Different Drive RPMs and Optibay

Discussion in 'Digital Audio' started by Piplodocus, Apr 28, 2010.

  1. Piplodocus macrumors regular

    Apr 2, 2008
    Hello. Just about to get a 17" i7 for music production at home/live stuff/mobile recording, plus being my main computer for my main daily life! I'm gonna get an MCE optibay for 2 HDDs as 500gb is too small! So, I have a few options...

    For the multitrack audio and samples I'll use a 7200rpm 500gb. Then should I use another 500gb 7200rpm for system/apps/mp3s/photos/etc, or get a bigger 750gb 5400rpm for the extra space? How much of a general performance hit would I take? Can I fit a 12.5mm 1tb 5400rpm in the 17" (if it's not stupidly expensive) instead too for system/etc?

    I'm used to using a desktop with 7200rpms, so I don't want an expensive but sluggish £2k computer, but I'm also used to being able to stuff multiple big cheap drives in it too!
  2. ChrisA macrumors G4

    Jan 5, 2006
    Redondo Beach, California
    Why would anyone today buy a 500GB disk drive? The best price sweet spot today is 1TB.

    I don't know anything about the drive enclosure you plan on getting but whatever you get be sure it uses Firewire 800. Just get one single tarrabyte size disk connected with FW800 and put your stuff on that. Put all the applications on the internal disk drive.

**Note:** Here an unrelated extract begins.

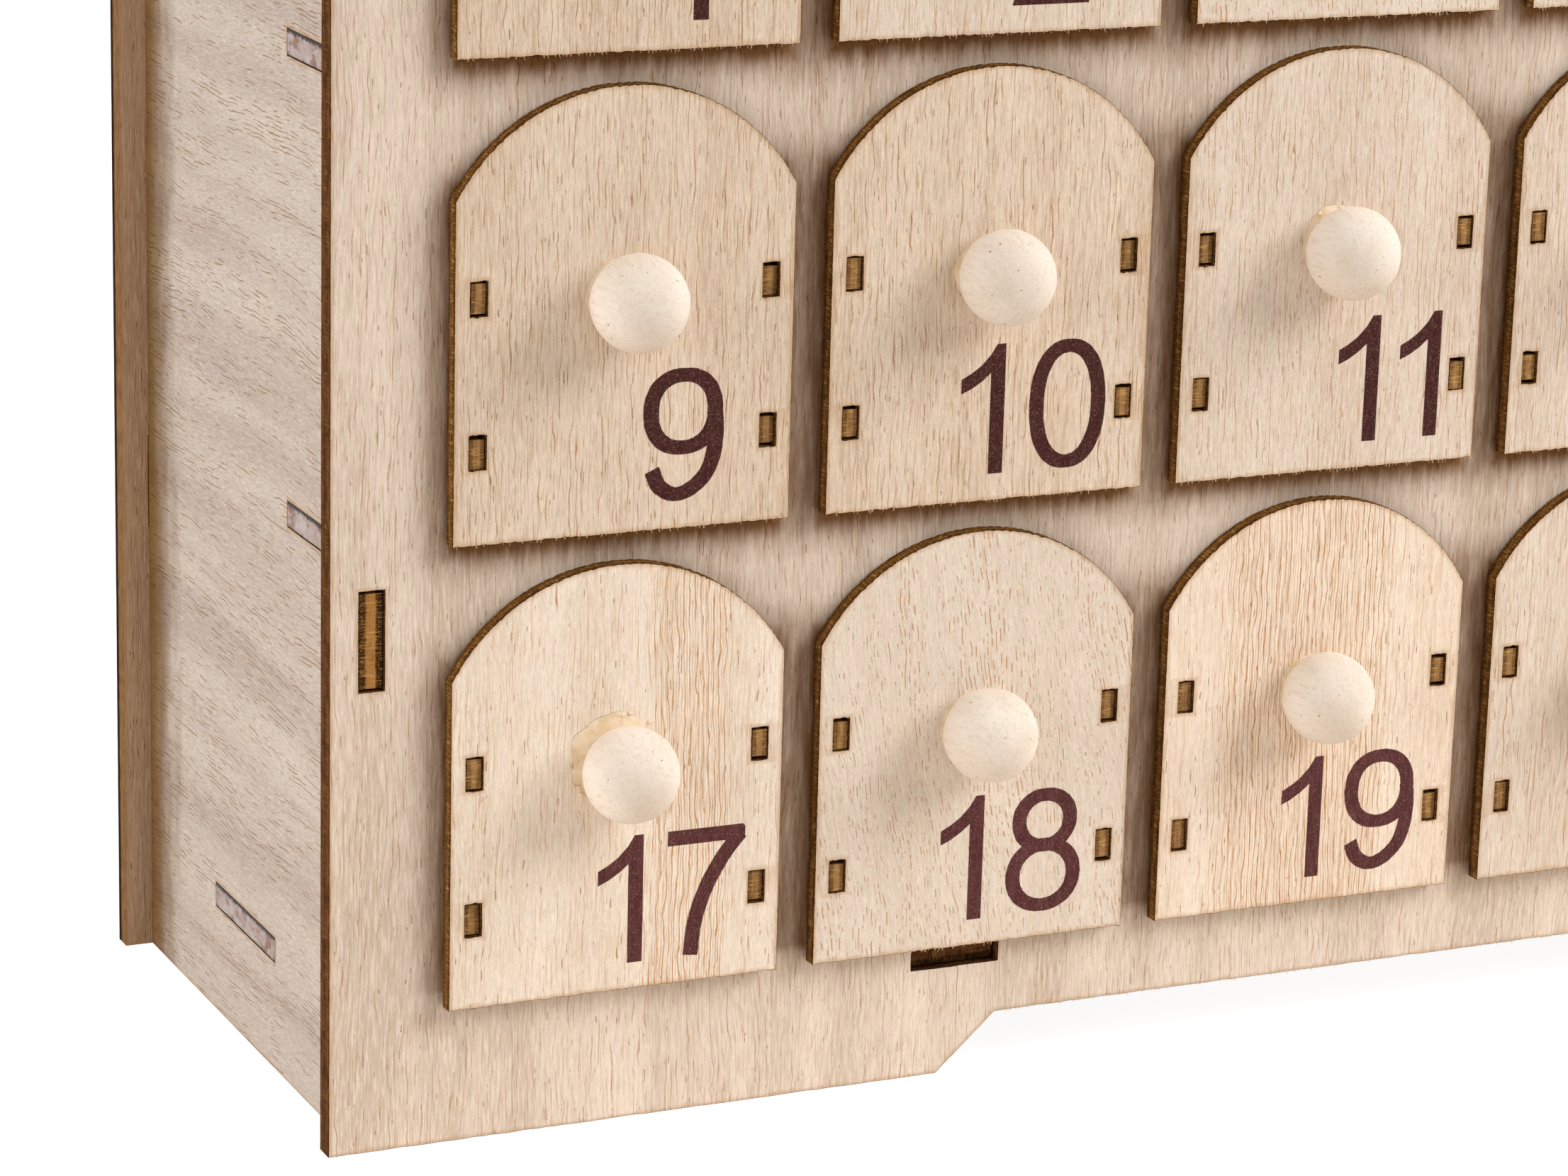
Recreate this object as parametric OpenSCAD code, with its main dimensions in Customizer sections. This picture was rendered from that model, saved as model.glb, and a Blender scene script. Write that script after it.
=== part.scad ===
// Advent calendar: a laser-cut plywood case with twenty-four pull-out drawers in three rows.
// The origin is on the ground at the middle of the whole footprint, from the knobs to the back panel.
// +X runs to the right and -Y is the front.

/* [Boards] */
// Thickness of the plywood of the case
case_board = 2.9; // [2.4:0.1:3.6]
// Thickness of the plywood of the drawers
drawer_board = 1.9; // [1.5:0.1:2.4]
// Gap on each side of a tab in its slot, left by the cutting beam
tab_gap = 0.05; // [0.02:0.01:0.15]
// Thickness of the glue between two pieces of a drawer
glue_gap = 0.05; // [0.02:0.01:0.15]

/* [Drawer plate] */
// Width of the plate that closes a drawer
plate_w = 40; // [34:0.5:48]
// Height of the straight sides of the plate
plate_side_h = 38.1; // [36:0.1:46]
// Height of the arch above the straight sides
plate_rise = 11.8; // [6:0.1:16]
// Space between the plate of a shut drawer and the front panel
plate_standoff = 0.2; // [0.1:0.05:0.6]

/* [Drawer box] */
// Gap between the box of a shut drawer and the back panel
box_end_gap = 5.7; // [3:0.1:25]
// Distance from the top of the plate's straight sides down to the top of the box's walls
wall_drop = 0.3; // [0:0.1:8]
// Distance from a side edge of the plate to the box's wall
wall_inset = 1.85; // [1.2:0.05:3]
// Height of the box's floor above the lower edge of its walls
floor_raise = 2; // [1:0.1:4]
// Distance from the rear end of the side walls to the back wall
back_inset = 2; // [1:0.1:5]
// Height of the small tabs at the ends of the walls
wall_tab_h = 3.7; // [2.5:0.1:5]
// Distance between the middles of the two tabs of one wall
wall_tab_spacing = 17; // [12:0.1:20]
// Width of the tab on each side of the box's floor
floor_tab_w = 14; // [8:0.5:24]
// Space under the walls of a shut drawer
drawer_lift = 0.2; // [0.1:0.05:0.5]

/* [Knob] */
// Diameter of the ball knob
knob_d = 11; // [9:0.1:13]
// Distance from the plate's face to the middle of the ball
knob_stand = 3.65; // [2.5:0.05:4.2]
// Height of the knob's middle above the lower edge of the plate
knob_height = 26.6; // [20:0.1:32]

/* [Grid] */
// Space between two plates side by side
column_gap = 4.55; // [4:0.05:7]
// Space between the top of one plate and the plate above it
row_gap = 3.5; // [3.2:0.1:6]
// Distance from a side edge of the front panel to the nearest plate
side_margin = 13.35; // [10:0.05:20]
// Gap between a window's side and the box that slides through it
window_side_gap = 0.45; // [0.3:0.05:0.8]
// Gap between a window's top and the box that slides through it
window_top_gap = 0.5; // [0.3:0.05:0.8]

/* [Case] */
// Depth of the space between the front and back panels
case_depth = 72.6; // [71:0.1:90]
// Distance from a side edge of the front panel to the side panel
side_inset = 3.4; // [2.5:0.1:5]
// Height of the bottom panel's underside above the ground
ground_gap = 13.2; // [10:0.1:20]
// Height of the front panel above the top panel
top_margin = 10; // [1.5:0.1:20]
// Width of each foot of the front and back panels
foot_w = 75.2; // [60:0.1:90]
// Width of the slope beside each foot
foot_slope = 7.5; // [4:0.1:10]
// Height of the raised edge between the feet
foot_rise = 6.8; // [4:0.1:8.5]

/* [Case tabs] */
// Height of the tabs that hold the sides in the front and back panels
side_tab_h = 11.3; // [8:0.1:16]
// Height of the middle of such a tab above the drawers' floor in its row
side_tab_rise = 43.3; // [20:0.1:44]
// Width of the tabs that hold the top and bottom in the front and back panels
cross_tab_w = 11.2; // [8:0.1:16]
// Distance from a side edge of the front panel to the middle of the nearest of these tabs
cross_tab_at = 77.2; // [70:0.1:85]
// Width of the tabs that hold the top and bottom in the sides
end_tab_w = 21.6; // [12:0.1:30]
// Width of the tab that holds a shelf in a side
shelf_tab_w = 17.8; // [10:0.1:22]
// Distance from the front panel to a shelf's tab
shelf_tab_setback = 3.1; // [2:0.1:8]
// Width of the tabs that hold the dividers in the top and bottom
divider_tab_w = 12; // [8:0.5:20]

/* [Hidden] */
columns = 8;
rows = 3;
drawer_count = columns * rows;
// Rows whose height holds a tab of the sides, counted from the lowest
side_tab_rows = [0, rows - 1];

// Roundness of the arches and the knobs
round_fn = 96;
// How far a cut runs past an edge
overrun = 1;

arch_top = plate_side_h + plate_rise;
arch_r = (plate_w * plate_w / 4 + plate_rise * plate_rise) / (2 * plate_rise);
box_w = plate_w - 2 * wall_inset;
box_depth = plate_standoff + case_board + case_depth - box_end_gap;
wall_h = plate_side_h - wall_drop;
box_inner_w = box_w - 2 * (drawer_board + glue_gap);
box_tab_x = (box_w - drawer_board) / 2;
back_wall_y = box_depth - back_inset - drawer_board;
floor_depth = back_wall_y - glue_gap;
wall_tab_heights = [for (side = [-1, 1]) (wall_h + side * wall_tab_spacing) / 2];

pitch_x = plate_w + column_gap;
pitch_z = arch_top + row_gap;
window_w = box_w + 2 * window_side_gap;
window_h = drawer_lift + wall_h + window_top_gap;

case_w = 2 * side_margin + columns * plate_w + (columns - 1) * column_gap;
inner_w = case_w - 2 * (side_inset + case_board);
// The knobs reach this far in front of the case, so the case's middle lies half of it behind the origin
knob_reach = plate_standoff + drawer_board + knob_stand + knob_d / 2;
case_mid_y = knob_reach / 2;
front_y = case_mid_y - case_depth / 2;
back_y = case_mid_y + case_depth / 2;
top_underside = ground_gap + rows * pitch_z;
panel_h = top_underside + case_board + top_margin;

side_mid_x = (inner_w + case_board) / 2;
side_tab_heights = [for (row = side_tab_rows) shelf_top(row) + side_tab_rise];
cross_tab_x = case_w / 2 - cross_tab_at;
end_tab_mid = (case_depth + case_board) / 2;
shelf_tab_y = front_y + shelf_tab_setback + shelf_tab_w / 2;
cross_mids = [ground_gap + case_board / 2, top_underside + case_board / 2];

function drawer_column(n) = (n - 1) % columns;
function drawer_row(n) = rows - 1 - floor((n - 1) / columns);
function shelf_top(row) = ground_gap + case_board + row * pitch_z;
function drawer_x(n) = (drawer_column(n) - (columns - 1) / 2) * pitch_x;
function divider_x(i) = (i - columns / 2) * pitch_x;

function two_digits(n) = str(n < 10 ? "0" : "", n);
function front_name(n) = str("drawer_", two_digits(n), "_front");
function box_name(n) = str("drawer_", two_digits(n), "_box");

// Boards are drawn as flat outlines and given their thickness by one of these three
module board_facing_x(x, thickness) {
    translate([x, 0, 0]) rotate([90, 0, 90]) linear_extrude(thickness) children();
}

module board_facing_y(y, thickness) {
    translate([0, y + thickness, 0]) rotate([90, 0, 0]) linear_extrude(thickness) children();
}

module board_facing_z(z, thickness) {
    translate([0, 0, z]) linear_extrude(thickness) children();
}

// A tab about its middle, or the slot for it when a gap is given
module tab(middle, size, gap = 0) {
    translate(middle - size / 2 - [gap, gap]) square(size + 2 * [gap, gap]);
}

// Case panels
module panel_outline() {
    foot_x = case_w / 2 - foot_w;
    polygon([
        [-case_w / 2, 0],
        [-foot_x, 0],
        [-foot_x + foot_slope, foot_rise],
        [foot_x - foot_slope, foot_rise],
        [foot_x, 0],
        [case_w / 2, 0],
        [case_w / 2, panel_h],
        [-case_w / 2, panel_h]
    ]);
}

module panel_slots() {
    for (side = [-1, 1]) {
        for (z = side_tab_heights)
            tab([side * side_mid_x, z], [case_board, side_tab_h], tab_gap);
        for (z = cross_mids)
            tab([side * cross_tab_x, z], [cross_tab_w, case_board], tab_gap);
    }
}

module windows() {
    for (n = [1 : drawer_count])
        translate([drawer_x(n) - window_w / 2, shelf_top(drawer_row(n))])
            square([window_w, window_h]);
}

module front_panel() {
    color("burlywood") board_facing_y(front_y - case_board, case_board) difference() {
        panel_outline();
        panel_slots();
        windows();
    }
}

module back_panel() {
    color("tan") board_facing_y(back_y, case_board) difference() {
        panel_outline();
        panel_slots();
    }
}

module side_outline() {
    difference() {
        union() {
            translate([front_y, 0]) square([case_depth, panel_h]);
            for (end = [-1, 1], z = side_tab_heights)
                tab([case_mid_y + end * end_tab_mid, z], [case_board, side_tab_h]);
        }
        for (z = cross_mids)
            tab([case_mid_y, z], [end_tab_w, case_board], tab_gap);
        for (row = [1 : rows - 1])
            tab([shelf_tab_y, shelf_top(row) - case_board / 2], [shelf_tab_w, case_board], tab_gap);
    }
}

module left_side() {
    color("wheat") board_facing_x(-inner_w / 2 - case_board, case_board) side_outline();
}

module right_side() {
    color("wheat") board_facing_x(inner_w / 2, case_board) side_outline();
}

module cross_panel_outline() {
    difference() {
        union() {
            translate([-inner_w / 2, front_y]) square([inner_w, case_depth]);
            for (side = [-1, 1]) {
                tab([side * side_mid_x, case_mid_y], [case_board, end_tab_w]);
                for (y = [case_mid_y - end_tab_mid, case_mid_y + end_tab_mid])
                    tab([side * cross_tab_x, y], [cross_tab_w, case_board]);
            }
        }
        for (i = [1 : columns - 1])
            tab([divider_x(i), case_mid_y], [case_board, divider_tab_w], tab_gap);
    }
}

module bottom_panel() {
    color("wheat") board_facing_z(ground_gap, case_board) cross_panel_outline();
}

module top_panel() {
    color("wheat") board_facing_z(top_underside, case_board) cross_panel_outline();
}

// A shelf crosses the dividers, and each is slotted halfway through
module shelf(row) {
    board_facing_z(shelf_top(row) - case_board, case_board) difference() {
        union() {
            translate([-inner_w / 2, front_y]) square([inner_w, case_depth]);
            for (side = [-1, 1])
                tab([side * side_mid_x, shelf_tab_y], [case_board, shelf_tab_w]);
        }
        for (i = [1 : columns - 1])
            translate([divider_x(i) - case_board / 2 - tab_gap, case_mid_y - tab_gap])
                square([case_board + 2 * tab_gap, case_depth / 2 + tab_gap + overrun]);
    }
}

module lower_shelf() {
    color("wheat") shelf(1);
}

module upper_shelf() {
    color("wheat") shelf(2);
}

module divider_outline() {
    difference() {
        union() {
            translate([front_y, shelf_top(0)]) square([case_depth, top_underside - shelf_top(0)]);
            for (z = cross_mids)
                tab([case_mid_y, z], [divider_tab_w, case_board]);
        }
        for (row = [1 : rows - 1])
            translate([front_y - overrun, shelf_top(row) - case_board - tab_gap])
                square([overrun + case_depth / 2 + tab_gap, case_board + 2 * tab_gap]);
    }
}

module column_dividers() {
    color("wheat") for (i = [1 : columns - 1])
        board_facing_x(divider_x(i) - case_board / 2, case_board) divider_outline();
}

// Drawers stand at the middle of their box's lower front edge, with the plate towards -Y
module at_drawer(n) {
    plate_back_y = front_y - case_board - plate_standoff;
    translate([drawer_x(n), plate_back_y, shelf_top(drawer_row(n)) + drawer_lift]) children();
}

module plate_outline() {
    translate([-plate_w / 2, 0]) square([plate_w, plate_side_h]);
    intersection() {
        translate([-plate_w / 2, 0]) square([plate_w, arch_top]);
        translate([0, arch_top - arch_r]) circle(arch_r, $fn = round_fn);
    }
}

module plate() {
    board_facing_y(-drawer_board, drawer_board) difference() {
        plate_outline();
        for (side = [-1, 1], z = wall_tab_heights)
            tab([side * box_tab_x, z], [drawer_board, wall_tab_h], tab_gap);
    }
}

// The ball is cut flat where it is glued to the plate
module knob() {
    translate([0, -drawer_board, knob_height]) rotate([90, 0, 0]) intersection() {
        translate([0, 0, knob_stand]) sphere(d = knob_d, $fn = round_fn);
        translate([0, 0, glue_gap])
            cylinder(h = knob_stand + knob_d, d = knob_d + overrun, $fn = round_fn);
    }
}

module drawer_front(n) {
    at_drawer(n) {
        color("moccasin") plate();
        color("ivory") knob();
    }
}

module wall_outline() {
    difference() {
        union() {
            square([box_depth, wall_h]);
            for (z = wall_tab_heights)
                tab([-drawer_board / 2, z], [drawer_board, wall_tab_h]);
        }
        for (z = wall_tab_heights)
            tab([back_wall_y + drawer_board / 2, z], [drawer_board, wall_tab_h], tab_gap);
        tab([floor_depth / 2, floor_raise + drawer_board / 2], [floor_tab_w, drawer_board], tab_gap);
    }
}

// The tabs of the back wall and the floor reach the outer faces of the side walls
module back_wall_outline() {
    translate([-box_inner_w / 2, 0]) square([box_inner_w, wall_h]);
    for (side = [-1, 1], z = wall_tab_heights)
        tab([side * (box_tab_x - glue_gap / 2), z], [drawer_board + glue_gap, wall_tab_h]);
}

module floor_outline() {
    translate([-box_inner_w / 2, 0]) square([box_inner_w, floor_depth]);
    for (side = [-1, 1])
        tab(
            [side * (box_tab_x - glue_gap / 2), floor_depth / 2],
            [drawer_board + glue_gap, floor_tab_w]
        );
}

module drawer_box(n) {
    at_drawer(n) color("wheat") {
        board_facing_x(-box_w / 2, drawer_board) wall_outline();
        board_facing_x(box_w / 2 - drawer_board, drawer_board) wall_outline();
        board_facing_y(back_wall_y, drawer_board) back_wall_outline();
        board_facing_z(floor_raise, drawer_board) floor_outline();
    }
}

front_panel();
back_panel();
left_side();
right_side();
bottom_panel();
top_panel();
lower_shelf();
upper_shelf();
column_dividers();
for (n = [1 : drawer_count]) {
    drawer_front(n);
    drawer_box(n);
}
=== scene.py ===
import math
import random
from collections import namedtuple

import bmesh
import bpy
from mathutils import Matrix, Vector, kdtree, noise
from mathutils.geometry import delaunay_2d_cdt


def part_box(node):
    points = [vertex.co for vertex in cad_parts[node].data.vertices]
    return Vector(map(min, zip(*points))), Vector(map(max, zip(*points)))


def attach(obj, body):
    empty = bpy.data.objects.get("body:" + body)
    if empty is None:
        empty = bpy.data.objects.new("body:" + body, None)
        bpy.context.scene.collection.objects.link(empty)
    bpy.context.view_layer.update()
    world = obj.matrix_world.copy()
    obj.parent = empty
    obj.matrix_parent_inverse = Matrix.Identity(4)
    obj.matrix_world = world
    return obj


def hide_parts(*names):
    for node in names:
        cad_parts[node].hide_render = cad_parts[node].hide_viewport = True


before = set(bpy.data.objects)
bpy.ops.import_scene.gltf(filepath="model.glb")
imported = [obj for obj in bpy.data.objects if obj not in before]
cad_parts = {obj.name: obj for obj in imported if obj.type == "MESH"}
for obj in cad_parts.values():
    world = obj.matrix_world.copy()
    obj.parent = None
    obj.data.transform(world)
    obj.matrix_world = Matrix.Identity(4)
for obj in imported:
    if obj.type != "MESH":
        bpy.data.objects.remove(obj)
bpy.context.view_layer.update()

# An advent calendar of laser-cut plywood. Shapes are worked out in millimetres and stored in metres.
MM = 0.001
WELD = 1e-6
# Places closer than this are the same place
NEAR = 0.01

# The beam rounds every edge a little and leaves its trace beside the cut
CUT_BEVEL = 0.045
CUT_RINGS = (0.14, 0.45, 1.1)


# Boards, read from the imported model

ACROSS_OF = {0: (1, 2), 1: (2, 0), 2: (0, 1)}
FACES_OUT = 0.99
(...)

    A good use for those lower priced 5400 RPM drives is backup. By several of the largest drives you can afford. Today that would be 1.5TB. Use one for Time machine. Then after a week or so remove it store it some safe place far away from the computer and connect theother 1.5TB drive for use by Time machine. Periodically swap the two TM drives.
  3. Piplodocus thread starter macrumors regular

    Apr 2, 2008
    I'm afraid you missed my point. They're both internal drives (hence the MCE optibay). I have enough crap to set up and/or go wrong/forget adapters or cables for on stage, without using external drives. The biggest 7200rpm drive is still 500gb. I'll use external drives for backup, but want all my samples/songs/mp3s internal so I don't need external drives except rare occasions, and can perform, dj, and write with the laptop alone, wherever I am. Hence the speed vs size question when using 2 internal drives...
  4. jufros macrumors member

    Nov 26, 2009
    Put Logic and your components on the fastest drive that you can afford, and use the other slot for the fastest storage solution that will be realistic for your needs on-the-go. Using an SSD with Logic or Ableton will literally save you days worth of time over the course of a month. Every single bounce I do is 3-5 times faster, Logic and plugins load 5-6 times faster and much more reliably. Even Ableton, which is really buggy in v8 runs smoother with on a solid state drive.

    What software do you use? You could probably get away with a 5400 RPM drive if you're composing tracks with software instruments, but if you want to stream audio samples or loops on stage, don't use a 5400 RPM drive. If you do crash at a gig, it'll take you a lot longer to boot back up too. You can totally use two 500GB 7200RPM drives and that would definitely be the most affordable way to get the most speed and storage dollar per dollar downpayment. With a machine that yours though, you're not going to see radically better audio performance than you would have over a Core 2 Duo on OSX if you're doing a lot in real time (which it sounds like you are) because hyperthreading hasn't really been optimized for audio and most DAW's only support it minimally. But you can radically increase your performance by upgrading your RAM and storage.

    My MBP is my mobile studio, keyboard rig, bass effects processor, vocal processor, DJ workstation, etc. and I won't go to back to HDD's. I just put a Samsung 256GB SSD in my Optibay for samples and data to accompany the 160GB Intel X-25M G2 that I was using for OSX, Applications, Omnisphere, and Kontakt. I've been able to boot and have Logic, Onstage, Omnishere, and Kontakt up in under a minute with ms preset loading time for both hosts. I never watch plugin GUI's load. Everything happens either instantly or with an eye-blink delay. In time spent waiting for things to load and repairing / trouble shooting my old HDD's, the Intel has more than paid for itself. I ran some tests on it today and it's still literally running at top speed after months of installing and uninstalling plugins, writing tiny fxp, fxb, xml, markers, software updates like crazy, you name it.